■ **COLLECTED DATA**
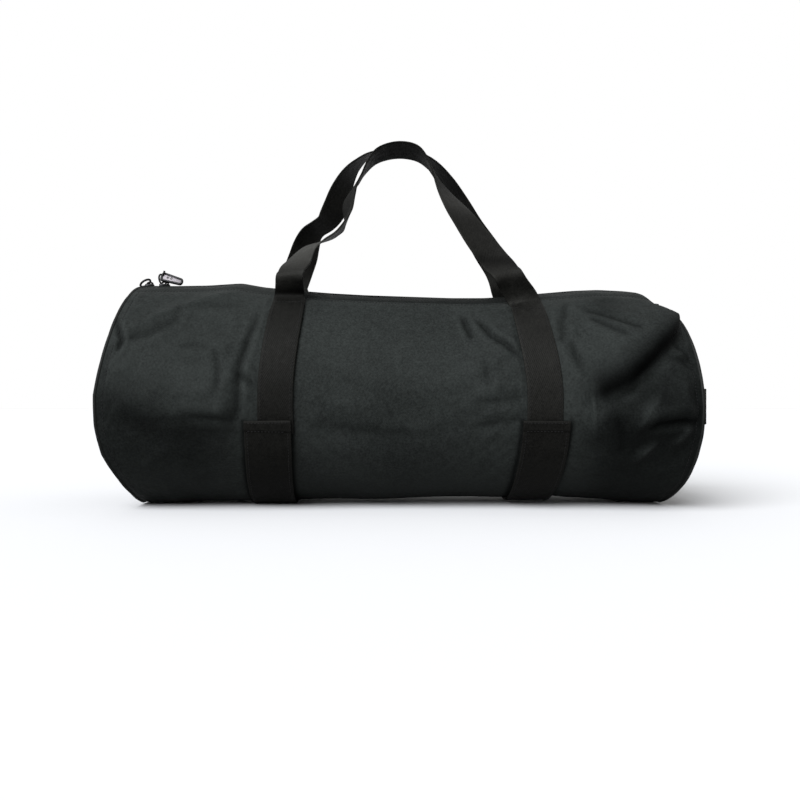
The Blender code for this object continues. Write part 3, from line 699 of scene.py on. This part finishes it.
def cloth_material(name, dark, light, weave, rough, specular, warm=0.0, dusty=0.3):
    """Woven cloth; weave holds the spacing of its threads both ways, and their height."""
    cloth = Recipe(name)
    cloudy, grain, fleck, soft = (cloth.noise(*how) for how in (
        (9.0, 4.0, 0.6), (480.0, 2.0, 0.7), (140.0, 3.0, 0.65), (55.0, 4.0, 0.6)))
    split = cloth.node("SeparateXYZ", {0: cloth.node("TexCoord", {})["UV"]})
    over, under = (cloth.node("Math", {0: cloth.times(split[k], math.pi / weave[k])},
                              operation="SINE")[0] for k in (0, 1))
    threads = cloth.plus(cloth.times(cloth.times(over, under), 0.5), 0.5)
    tone = cloth.plus(cloth.times(cloudy, 0.25), cloth.times(fleck, 0.25),
                      cloth.times(grain, 0.50))
    colour = cloth.ramp(tone, (0.40, grey(dark, warm)), (0.51, grey((dark + light) / 2, warm)),
                        (0.62, grey(light, warm)))
    # Edges and raised threads are rubbed paler.
    edges = cloth.ramp(cloth.node("NewGeometry", {})["Pointiness"], (0.50, grey(0)), (0.56, grey(1)))
    colour = cloth.mix(cloth.times(edges, cloth.times(fleck, dusty)), colour,
                       grey(light * 2.0, warm))
    colour = cloth.mix(0.55, colour, cloth.ramp(threads, (0.0, grey(0.62)), (1.0, grey(1.18))),
                       blend="MULTIPLY")
    # Above 0 the painted-shading value darkens the colour and dulls the specular as painted shade;
    # below 0 it pales the colour and raises the specular as a painted highlight.
    painted_shading = cloth.node("Attribute", {}, attribute_name="painted_shading")["Fac"]
    colour = cloth.mix(painted_shading, colour, grey(0.0002))
    colour = cloth.mix(cloth.times(painted_shading, -0.6), colour, grey(light * 2.4, warm))
    height = cloth.plus(cloth.times(threads, weave[2]), cloth.times(grain, weave[2] * 0.7),
                        cloth.times(soft, 0.0006))
    return cloth.finish(height, 0.8, 1.0, {
        "Base Color": colour,
        "Roughness": cloth.ramp(fleck, (0.3, grey(rough - 0.1)), (0.7, grey(rough + 0.08))),
        "Specular IOR Level": cloth.plus(cloth.times(painted_shading, -0.8 * specular), specular),
        "Specular Tint": grey(1.0, warm * 0.6)})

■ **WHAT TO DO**
Print the material once more, exactly.

■ **IN RESPONSE**
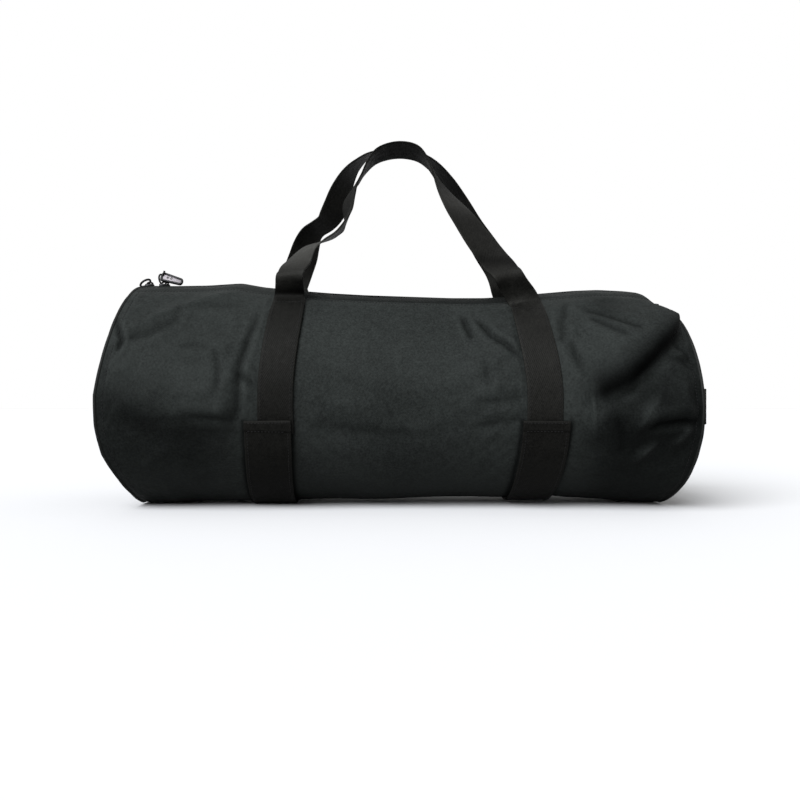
The Blender code for this object continues. Write part 3, from line 699 of scene.py on. This part finishes it.
def cloth_material(name, dark, light, weave, rough, specular, warm=0.0, dusty=0.3):
    """Woven cloth; weave holds the spacing of its threads both ways, and their height."""
    cloth = Recipe(name)
    cloudy, grain, fleck, soft = (cloth.noise(*how) for how in (
        (9.0, 4.0, 0.6), (480.0, 2.0, 0.7), (140.0, 3.0, 0.65), (55.0, 4.0, 0.6)))
    split = cloth.node("SeparateXYZ", {0: cloth.node("TexCoord", {})["UV"]})
    over, under = (cloth.node("Math", {0: cloth.times(split[k], math.pi / weave[k])},
                              operation="SINE")[0] for k in (0, 1))
    threads = cloth.plus(cloth.times(cloth.times(over, under), 0.5), 0.5)
    tone = cloth.plus(cloth.times(cloudy, 0.25), cloth.times(fleck, 0.25),
                      cloth.times(grain, 0.50))
    colour = cloth.ramp(tone, (0.40, grey(dark, warm)), (0.51, grey((dark + light) / 2, warm)),
                        (0.62, grey(light, warm)))
    # Edges and raised threads are rubbed paler.
    edges = cloth.ramp(cloth.node("NewGeometry", {})["Pointiness"], (0.50, grey(0)), (0.56, grey(1)))
    colour = cloth.mix(cloth.times(edges, cloth.times(fleck, dusty)), colour,
                       grey(light * 2.0, warm))
    colour = cloth.mix(0.55, colour, cloth.ramp(threads, (0.0, grey(0.62)), (1.0, grey(1.18))),
                       blend="MULTIPLY")
    # Above 0 the painted-shading value darkens the colour and dulls the specular as painted shade;
    # below 0 it pales the colour and raises the specular as a painted highlight.
    painted_shading = cloth.node("Attribute", {}, attribute_name="painted_shading")["Fac"]
    colour = cloth.mix(painted_shading, colour, grey(0.0002))
    colour = cloth.mix(cloth.times(painted_shading, -0.6), colour, grey(light * 2.4, warm))
    height = cloth.plus(cloth.times(threads, weave[2]), cloth.times(grain, weave[2] * 0.7),
                        cloth.times(soft, 0.0006))
    return cloth.finish(height, 0.8, 1.0, {
        "Base Color": colour,
        "Roughness": cloth.ramp(fleck, (0.3, grey(rough - 0.1)), (0.7, grey(rough + 0.08))),
        "Specular IOR Level": cloth.plus(cloth.times(painted_shading, -0.8 * specular), specular),
        "Specular Tint": grey(1.0, warm * 0.6)})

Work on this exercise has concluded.